La nuit du 31 décembre 192 a été longue. Commode, après avoir échappé à un complot ourdi par des proches, fut finalement assassiné par un esclave. Comme il n’avait pas désigné d’héritier, c’est le préfet de Rome qui a été aussitôt proclamé empereur. En ce premier jour de l’an 193, l’empire connaît donc un nouveau maître. Bien malin cependant celui qui saurait déjà dire qui sera l’empereur à la fin de l’année. Encore plus malin serait celui qui évitera de se prononcer, car ce serait déjà prendre un parti risqué. Durant ces temps troublés, l’empereur des uns est l’ennemi public des autres.

5 hauts dignitaires romains furent proclamés empereurs durant cette période que les historiens connaissent sous le nom de l’année des 5 joueurs empereurs. J’aime bien cette couverture de boîte évoquant l’empire déchiré par ces ambitions divergentes. Le jeu est né de celle du musée Lugdunum, musée & théâtres romains lyonnais, de retranscrire les mécanismes « d’accession au pouvoir à l’époque romaine, tout en restant fidèle au contexte historique de l’époque. »
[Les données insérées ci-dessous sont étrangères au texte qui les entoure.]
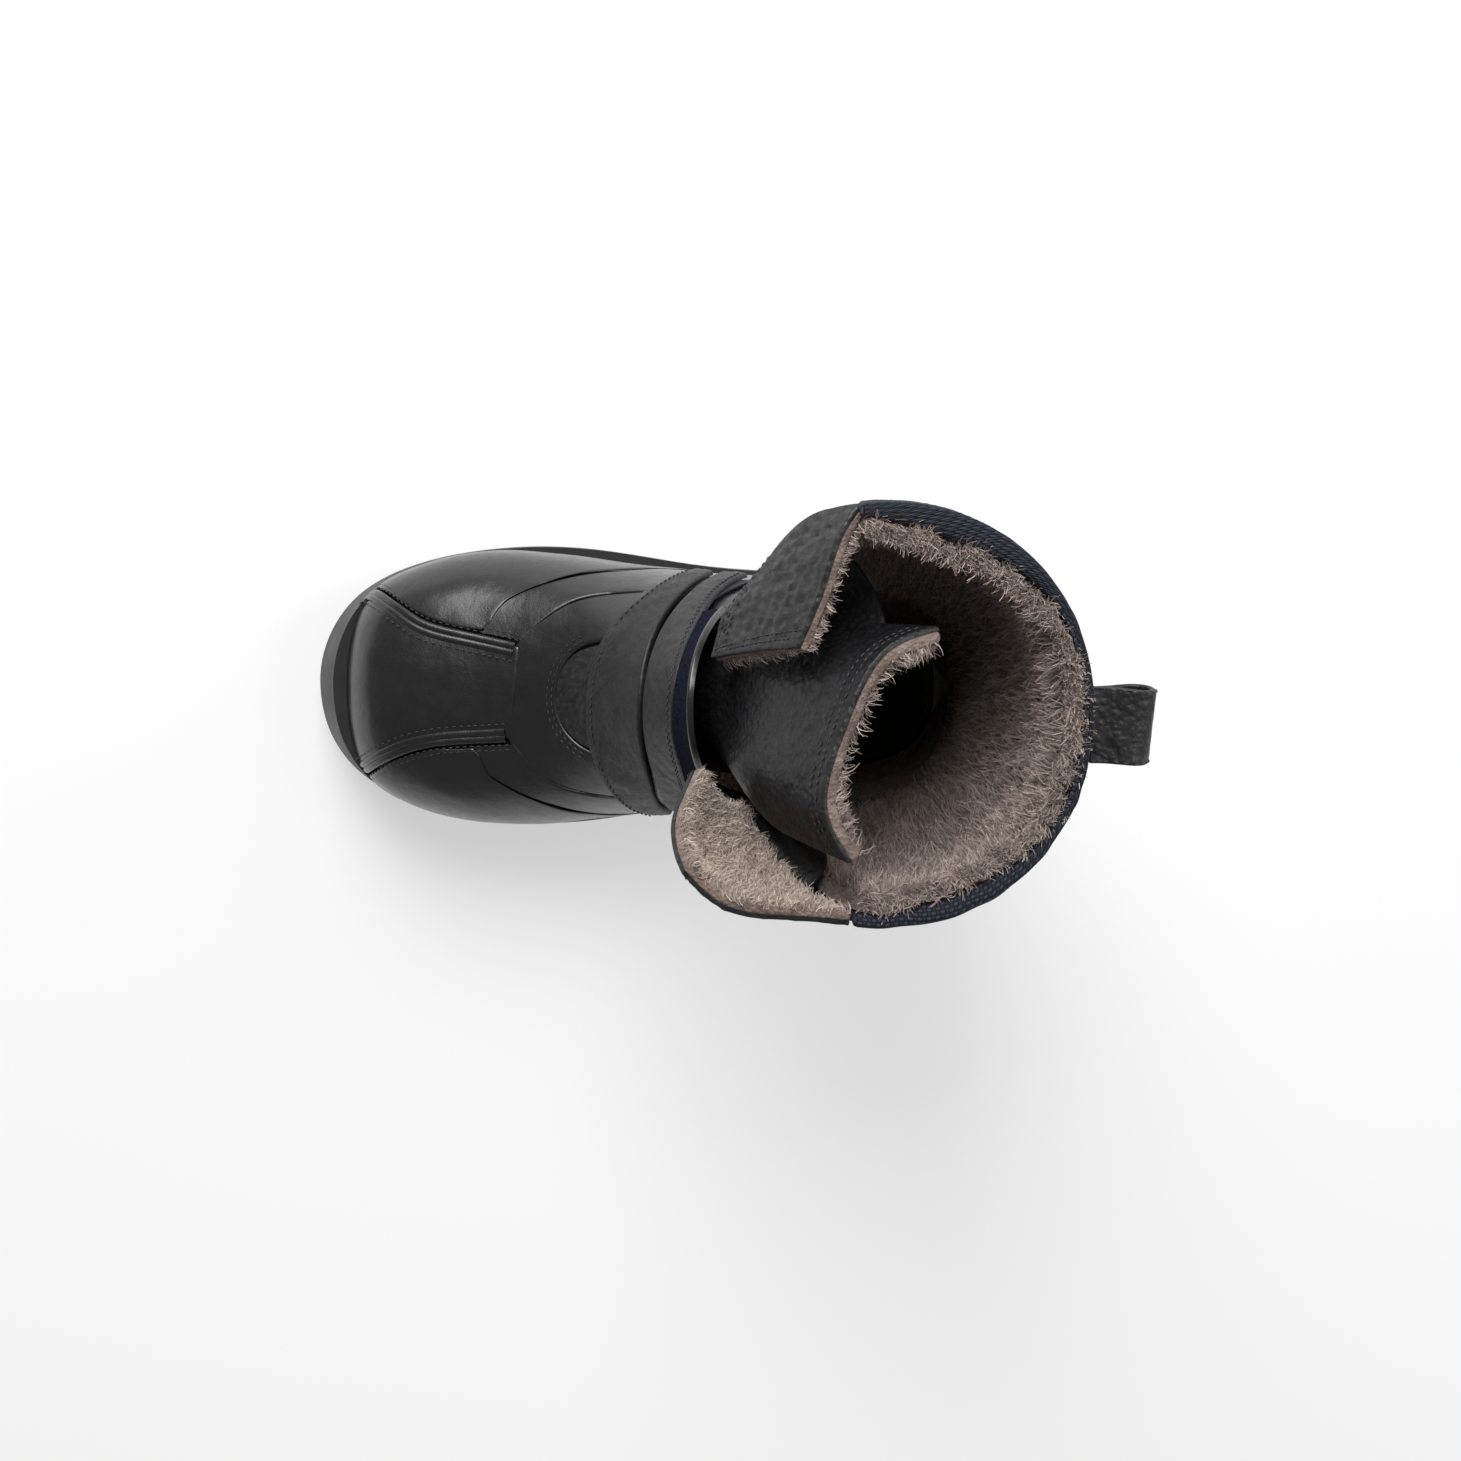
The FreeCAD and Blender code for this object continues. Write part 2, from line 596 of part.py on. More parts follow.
def outline_points(inset_toe, inset_side, inset_heel, z):
    """The sole's outline at a height, moved inward by amounts that change from the toe to the heel."""
    half = BALL_WIDTH / 2.0
    base = [Vector(x * half, y * SOLE_LENGTH, z) for x, y in OUTLINE]
    points = []
    for i, point in enumerate(base):
        along = base[(i + 1) % len(base)] - base[i - 1]
        inward_side = Vector(-along.y, along.x, 0.0).normalize()
        if inward_side.dot(Vector(-point.x, -point.y, 0.0)) < 0:
            inward_side = inward_side * -1.0
        share = OUTLINE[i][1] / 0.5
        toe = (max(-share - 0.6, 0.0) / 0.4) ** 2
        heel = (max(share - 0.5, 0.0) / 0.5) ** 2
        inset = inset_side + (inset_toe - inset_side) * toe + (inset_heel - inset_side) * heel
        points.append(point + inward_side * inset)
    return points


def outline_wire(points):
    path = Part.BSplineCurve()
    path.interpolate(points, PeriodicFlag=True)
    return Part.Wire([path.toShape()])


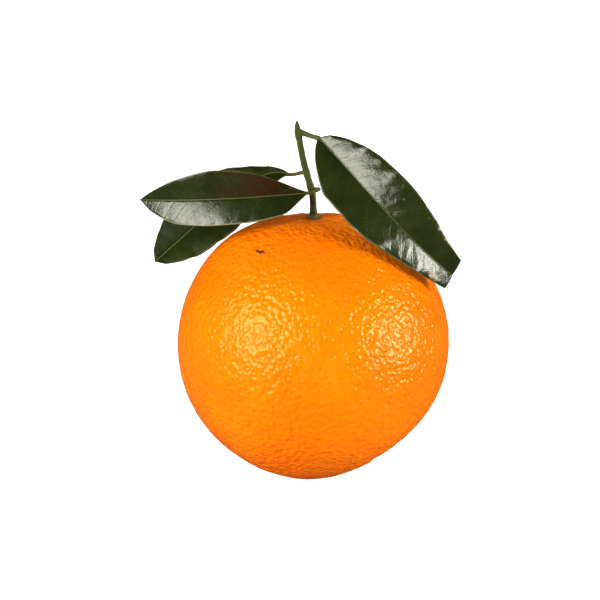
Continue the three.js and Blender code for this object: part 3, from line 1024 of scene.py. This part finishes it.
def makeStage(spec):
    size = 4000 * mm
    mesh = bpy.data.meshes.new("floor")
    mesh.from_pydata([(-size, -size, 0), (size, -size, 0), (size, size, 0), (-size, size, 0)], [], [(0, 1, 2, 3)])
    floor = bpy.data.objects.new("floor", mesh)
    floor.location.z = cadBox[0][2] - 0.00005
    bpy.context.scene.collection.objects.link(floor)
    material, tree, shader = newMaterial("pale floor")
    path = tree.nodes.new("ShaderNodeLightPath")
    matte, gloss = (tuple(spec[k] for _ in range(3)) for k in ("floorColor", "floorGloss"))
    link(tree, mixColor(tree, path.outputs["Is Glossy Ray"], matte, gloss), shader.inputs["Base Color"])
    shader.inputs["Roughness"].default_value = 0.9
    shader.inputs["Specular IOR Level"].default_value = 0.0
    glow = mathNode(tree, "MULTIPLY", path.outputs["Is Camera Ray"], spec["floorGlow"])
    link(tree, mixColor(tree, glow, (0.0, 0.0, 0.0), (1.0, 1.0, 1.0)), shader.inputs["Emission Color"])
    shader.inputs["Emission Strength"].default_value = 1.0
    mesh.materials.append(material)

    world = bpy.data.worlds.new("plain room")
    world.use_nodes = True
    tree = world.node_tree
    tree.nodes.clear()
    out = tree.nodes.new("ShaderNodeOutputWorld")
    path = tree.nodes.new("ShaderNodeLightPath")
    strength = rampNode(tree, path.outputs["Is Glossy Ray"], 0.0, 1.0, spec["fill"], spec["gloom"])
    strength = rampNode(tree, path.outputs["Is Camera Ray"], 0.0, 1.0, strength, 1.0)
    background = tree.nodes.new("ShaderNodeBackground")
    background.inputs["Color"].default_value = (1, 1, 1, 1)
    link(tree, strength, background.inputs["Strength"])
    link(tree, background.outputs[0], out.inputs["Surface"])
    bpy.context.scene.world = world

    middle = boxMiddle("fruit")
    for name in ("leftLight", "rightLight", "backLight"):
        lamp = spec[name]
        data = bpy.data.lights.new(name, "AREA")
        data.shape = "RECTANGLE"
        data.size = lamp["width"] * mm
        data.size_y = lamp["height"] * mm
        data.energy = lamp["power"]
        obj = bpy.data.objects.new(name, data)
        bpy.context.scene.collection.objects.link(obj)
        turn, rise = math.radians(lamp["turn"]), math.radians(lamp["rise"])
        away = Vector((math.sin(turn) * math.cos(rise), -math.cos(turn) * math.cos(rise), math.sin(rise)))
        lookFrom(obj, middle + away * lamp["distance"], middle)
        obj.visible_camera = False
        obj.visible_glossy = name != "backLight"      # it lifts the shade and makes no glint

    data = bpy.data.cameras.new("camera")
    data.lens = spec["lens"]
    data.sensor_width = 36
    data.clip_start = 0.01
    camera = bpy.data.objects.new("camera", data)
    bpy.context.scene.collection.objects.link(camera)
    tilt = math.radians(spec["tilt"])
    target = Vector(spec["aim"])
    place = target + Vector((0, -math.cos(tilt), math.sin(tilt))) * spec["cameraDistance"]
    lookFrom(camera, place, target)
    bpy.context.scene.camera = camera
    bpy.context.scene.view_settings.view_transform = "Standard"
    print("stage ready")


makeStage(studio)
Sur la même ligne de départ ?

En réalité, tous n’ont pas prétendu à la fonction en même temps. Pertinax, préfet de Rome, fut le premier. Fils d’esclave affranchi au comportement intègre et rigoureux, tout cela lui valut d’être assassiné après seulement trois mois d'exercice du pouvoir. C'est le dénommé Julianus qui parvient à lui succéder. Pour ce faire il s’« invite » dans le jeu criant des promesses de rémunérations plus élevées aux gardes prétoriens en négociation. Ceux-ci forcent alors le Sénat à l’élire. Sa faible légitimité incite plusieurs gouverneurs, à la tête de légions, à se faire proclamer empereurs depuis leur leur provinces. Ce sont d’abord Niger et Sévère. À la victoire de ce dernier sur ses deux adversaires, son ancien allié Albinus, officiellement successeur mais qui sentait le vent tourner au profit des fils de Sévère, se fait proclamer empereur à son tour. Bien qu’il soit dans le jeu du pouvoir dès le départ, cet événement n’a en fait lieu qu’en 195 et le conflit se réglera en 197 par la bataille de Lugdunum. Albinus et tué et la ville, ralliée à son camp, fut réprimée… très sévèrement.

Tempus ludere

C’est donc le contexte global qui importe plus que l’enchaînement des événements réels, car les joueurs démarrent à égalité et sans position particulière sur le plateau. Les pioches personnelles sont initialement les mêmes, à une carte près dont l'effet diffère selon l'empereur, celle qui représente sa femme. Autre différence mineure : le personnage qui s’est historiquement déclaré empereur le plus tôt débute la partie.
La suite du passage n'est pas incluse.